• **THE REQUEST**
Every line that holds "json" should be shown.
#### DATA EXCERPT ####
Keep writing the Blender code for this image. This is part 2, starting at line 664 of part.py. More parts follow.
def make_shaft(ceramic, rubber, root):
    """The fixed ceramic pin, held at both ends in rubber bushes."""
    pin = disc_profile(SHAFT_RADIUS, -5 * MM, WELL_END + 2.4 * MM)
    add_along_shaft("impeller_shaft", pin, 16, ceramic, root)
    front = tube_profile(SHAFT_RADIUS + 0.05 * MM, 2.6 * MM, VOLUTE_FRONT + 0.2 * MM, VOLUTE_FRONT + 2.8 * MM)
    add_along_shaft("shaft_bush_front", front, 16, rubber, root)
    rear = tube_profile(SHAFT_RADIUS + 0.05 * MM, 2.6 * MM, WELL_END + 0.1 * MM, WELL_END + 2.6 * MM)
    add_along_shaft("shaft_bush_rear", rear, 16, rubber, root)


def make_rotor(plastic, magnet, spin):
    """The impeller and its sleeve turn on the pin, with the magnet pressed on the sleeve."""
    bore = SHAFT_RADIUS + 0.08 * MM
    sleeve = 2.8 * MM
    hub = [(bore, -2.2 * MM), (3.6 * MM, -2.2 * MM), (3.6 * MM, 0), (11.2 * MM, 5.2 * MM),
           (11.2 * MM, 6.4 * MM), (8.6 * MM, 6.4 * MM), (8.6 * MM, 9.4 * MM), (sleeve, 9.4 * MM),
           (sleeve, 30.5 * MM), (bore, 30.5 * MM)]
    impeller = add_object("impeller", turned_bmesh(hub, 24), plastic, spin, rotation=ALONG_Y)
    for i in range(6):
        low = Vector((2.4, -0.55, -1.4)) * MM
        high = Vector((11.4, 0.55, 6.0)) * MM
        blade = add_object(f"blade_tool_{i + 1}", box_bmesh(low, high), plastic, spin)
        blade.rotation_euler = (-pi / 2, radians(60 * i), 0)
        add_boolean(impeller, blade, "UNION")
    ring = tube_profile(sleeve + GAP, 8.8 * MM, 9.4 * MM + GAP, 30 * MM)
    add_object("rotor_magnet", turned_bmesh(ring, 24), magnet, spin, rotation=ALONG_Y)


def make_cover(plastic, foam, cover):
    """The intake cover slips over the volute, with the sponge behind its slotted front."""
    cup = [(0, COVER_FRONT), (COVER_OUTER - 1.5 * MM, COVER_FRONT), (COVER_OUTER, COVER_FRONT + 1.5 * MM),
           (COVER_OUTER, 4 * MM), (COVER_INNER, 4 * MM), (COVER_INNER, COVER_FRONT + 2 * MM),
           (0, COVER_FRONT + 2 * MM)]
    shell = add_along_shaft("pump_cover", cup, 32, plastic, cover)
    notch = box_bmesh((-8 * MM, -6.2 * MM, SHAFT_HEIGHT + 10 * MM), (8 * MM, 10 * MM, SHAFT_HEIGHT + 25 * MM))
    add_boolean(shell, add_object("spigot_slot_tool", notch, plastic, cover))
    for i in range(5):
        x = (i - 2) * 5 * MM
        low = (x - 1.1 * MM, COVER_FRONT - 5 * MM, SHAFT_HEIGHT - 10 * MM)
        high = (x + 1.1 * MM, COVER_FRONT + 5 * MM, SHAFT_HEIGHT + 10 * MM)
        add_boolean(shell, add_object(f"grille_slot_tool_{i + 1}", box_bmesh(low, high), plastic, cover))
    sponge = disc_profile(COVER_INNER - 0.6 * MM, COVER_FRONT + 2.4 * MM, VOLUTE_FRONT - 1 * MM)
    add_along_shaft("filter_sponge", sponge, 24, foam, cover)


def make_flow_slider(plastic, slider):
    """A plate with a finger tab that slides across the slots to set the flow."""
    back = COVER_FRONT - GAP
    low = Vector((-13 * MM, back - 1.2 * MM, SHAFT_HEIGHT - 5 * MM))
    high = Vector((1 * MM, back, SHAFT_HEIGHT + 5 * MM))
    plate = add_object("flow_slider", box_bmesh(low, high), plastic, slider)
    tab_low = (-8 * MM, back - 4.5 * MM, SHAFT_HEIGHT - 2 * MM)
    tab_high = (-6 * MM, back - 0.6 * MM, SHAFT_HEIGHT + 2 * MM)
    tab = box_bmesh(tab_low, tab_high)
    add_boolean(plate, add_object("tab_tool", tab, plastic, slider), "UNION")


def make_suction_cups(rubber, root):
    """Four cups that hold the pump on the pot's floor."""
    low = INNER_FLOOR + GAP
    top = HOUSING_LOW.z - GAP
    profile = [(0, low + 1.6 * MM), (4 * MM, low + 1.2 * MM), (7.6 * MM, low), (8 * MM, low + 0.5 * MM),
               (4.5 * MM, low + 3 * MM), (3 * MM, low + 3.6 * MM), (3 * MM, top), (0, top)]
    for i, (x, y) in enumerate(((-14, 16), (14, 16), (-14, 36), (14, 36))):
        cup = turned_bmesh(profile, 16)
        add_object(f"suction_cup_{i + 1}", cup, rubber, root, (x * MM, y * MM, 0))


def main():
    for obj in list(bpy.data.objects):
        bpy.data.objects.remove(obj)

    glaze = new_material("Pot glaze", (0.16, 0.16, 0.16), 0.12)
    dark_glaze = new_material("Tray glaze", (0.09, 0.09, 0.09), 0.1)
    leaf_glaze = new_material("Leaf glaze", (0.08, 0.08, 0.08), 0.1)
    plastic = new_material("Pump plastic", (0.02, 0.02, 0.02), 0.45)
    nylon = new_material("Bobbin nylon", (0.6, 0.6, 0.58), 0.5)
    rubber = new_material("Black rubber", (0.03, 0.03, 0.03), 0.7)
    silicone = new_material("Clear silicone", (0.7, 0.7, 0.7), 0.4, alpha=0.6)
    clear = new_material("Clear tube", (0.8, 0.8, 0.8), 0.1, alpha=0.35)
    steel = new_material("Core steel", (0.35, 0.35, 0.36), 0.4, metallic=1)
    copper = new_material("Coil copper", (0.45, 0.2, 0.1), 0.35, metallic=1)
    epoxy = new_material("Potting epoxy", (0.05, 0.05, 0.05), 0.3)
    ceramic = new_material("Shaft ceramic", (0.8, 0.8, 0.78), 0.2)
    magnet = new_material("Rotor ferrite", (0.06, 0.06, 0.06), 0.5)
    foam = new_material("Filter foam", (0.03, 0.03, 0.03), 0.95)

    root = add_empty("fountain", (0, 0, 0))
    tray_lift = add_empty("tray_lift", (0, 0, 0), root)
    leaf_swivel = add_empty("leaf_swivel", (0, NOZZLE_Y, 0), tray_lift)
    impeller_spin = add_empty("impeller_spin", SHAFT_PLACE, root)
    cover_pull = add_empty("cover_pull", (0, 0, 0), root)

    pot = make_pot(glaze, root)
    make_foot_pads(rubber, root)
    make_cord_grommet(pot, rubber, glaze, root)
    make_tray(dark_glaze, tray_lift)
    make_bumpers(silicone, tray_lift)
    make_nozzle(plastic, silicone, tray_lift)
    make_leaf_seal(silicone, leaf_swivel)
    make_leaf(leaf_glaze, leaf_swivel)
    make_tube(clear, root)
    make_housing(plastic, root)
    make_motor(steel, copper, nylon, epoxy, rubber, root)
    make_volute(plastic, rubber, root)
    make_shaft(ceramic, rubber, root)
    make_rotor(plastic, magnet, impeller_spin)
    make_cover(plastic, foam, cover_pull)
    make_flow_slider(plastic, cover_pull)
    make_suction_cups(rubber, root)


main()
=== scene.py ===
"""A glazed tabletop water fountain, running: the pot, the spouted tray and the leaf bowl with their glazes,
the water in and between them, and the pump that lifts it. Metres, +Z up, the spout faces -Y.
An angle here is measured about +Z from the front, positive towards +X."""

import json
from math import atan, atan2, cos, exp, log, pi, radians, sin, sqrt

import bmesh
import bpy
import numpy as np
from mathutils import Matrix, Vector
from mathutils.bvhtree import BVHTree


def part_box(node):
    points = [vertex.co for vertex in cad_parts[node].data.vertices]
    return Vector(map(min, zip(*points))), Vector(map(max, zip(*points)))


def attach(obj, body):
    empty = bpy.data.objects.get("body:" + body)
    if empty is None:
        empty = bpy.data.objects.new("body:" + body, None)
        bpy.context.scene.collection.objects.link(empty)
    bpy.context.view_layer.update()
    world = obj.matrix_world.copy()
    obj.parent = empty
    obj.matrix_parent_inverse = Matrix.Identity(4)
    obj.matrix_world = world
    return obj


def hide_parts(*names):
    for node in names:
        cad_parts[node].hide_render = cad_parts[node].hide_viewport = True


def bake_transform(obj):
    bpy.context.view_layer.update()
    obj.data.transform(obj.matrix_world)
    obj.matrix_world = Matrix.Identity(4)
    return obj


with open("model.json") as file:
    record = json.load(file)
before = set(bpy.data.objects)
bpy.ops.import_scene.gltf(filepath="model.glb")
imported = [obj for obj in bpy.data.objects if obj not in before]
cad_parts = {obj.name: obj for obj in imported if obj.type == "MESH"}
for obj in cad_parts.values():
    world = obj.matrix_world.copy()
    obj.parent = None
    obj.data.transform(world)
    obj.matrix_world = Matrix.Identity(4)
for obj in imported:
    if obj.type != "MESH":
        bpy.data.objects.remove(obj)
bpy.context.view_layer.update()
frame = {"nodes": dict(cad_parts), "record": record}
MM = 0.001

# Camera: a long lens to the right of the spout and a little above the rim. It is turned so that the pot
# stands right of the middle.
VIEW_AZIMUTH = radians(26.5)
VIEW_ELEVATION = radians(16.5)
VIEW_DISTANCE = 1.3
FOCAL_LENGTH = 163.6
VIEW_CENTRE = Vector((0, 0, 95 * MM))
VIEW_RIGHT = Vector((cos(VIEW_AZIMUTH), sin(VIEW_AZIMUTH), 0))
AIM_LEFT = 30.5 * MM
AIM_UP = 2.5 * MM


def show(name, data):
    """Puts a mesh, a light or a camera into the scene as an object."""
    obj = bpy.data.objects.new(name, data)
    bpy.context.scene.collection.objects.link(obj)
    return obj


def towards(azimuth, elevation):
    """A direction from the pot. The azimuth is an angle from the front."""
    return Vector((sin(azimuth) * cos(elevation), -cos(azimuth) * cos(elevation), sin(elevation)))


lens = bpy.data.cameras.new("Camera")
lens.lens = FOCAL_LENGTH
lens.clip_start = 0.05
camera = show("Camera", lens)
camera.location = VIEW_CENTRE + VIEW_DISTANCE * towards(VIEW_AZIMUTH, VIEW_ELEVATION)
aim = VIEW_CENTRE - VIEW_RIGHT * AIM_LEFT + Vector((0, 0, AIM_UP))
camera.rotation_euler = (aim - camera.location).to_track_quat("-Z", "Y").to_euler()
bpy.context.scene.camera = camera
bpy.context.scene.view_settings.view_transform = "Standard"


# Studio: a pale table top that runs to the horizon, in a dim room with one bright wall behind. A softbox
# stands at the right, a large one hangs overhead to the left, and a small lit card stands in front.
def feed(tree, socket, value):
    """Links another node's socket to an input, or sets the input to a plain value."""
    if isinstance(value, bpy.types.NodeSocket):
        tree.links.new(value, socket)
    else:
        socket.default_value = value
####
• **REPLY**
import json
with open("model.json") as file:
    record = json.load(file)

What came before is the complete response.